If you’ve been paying any attention at all, you already know that there was no reasonable justification for invading Iraq in the spring of 2003, that the invasion force was large enough to topple the regime but too small to maintain a stable occupation, that there was no coherent plan for how to manage and rebuild post-invasion Iraq, and that disastrous, hubristic mistakes (de-Baathification, the disbanding of the Iraqi army, the failure to declare martial law, mass random detentions) made very early in the occupation led quickly, inevitably, and inexorably to the bottomless pit which is today’s Iraq.

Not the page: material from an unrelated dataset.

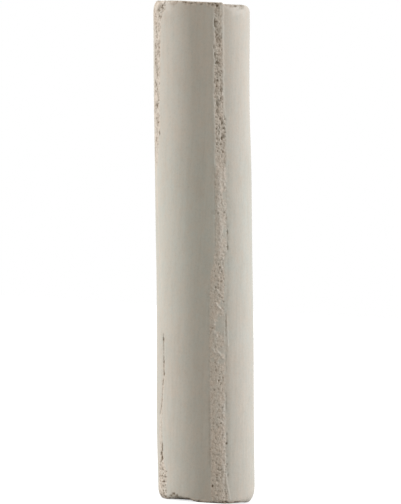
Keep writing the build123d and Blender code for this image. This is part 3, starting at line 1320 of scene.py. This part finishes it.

This is still very much worth watching, though, because it provides a quick but comprehensive overview of the truly crucial period, from October 2002 to August 2003. The filmmakers speak to a tremendous number of people, from lowly infantry all the way up to Richard Armitage, plus journalists, Iraqi intellectuals, analysts, academics, bureaucrats, U.N. officials, military officers, and so on. (Bush, Cheney, Rumsfeld, Bremer, Rice, Powell, and Wolfowitz — the architects of the disaster — of course refused to be interviewed.) On a few occasions, the interviewers display an unfortunate lack of objectivity — sarcastic when talking with people they don’t like; chummily with people they do. Aside from that, this is one of the finest documentaries on the war I’ve seen. Highly recommended.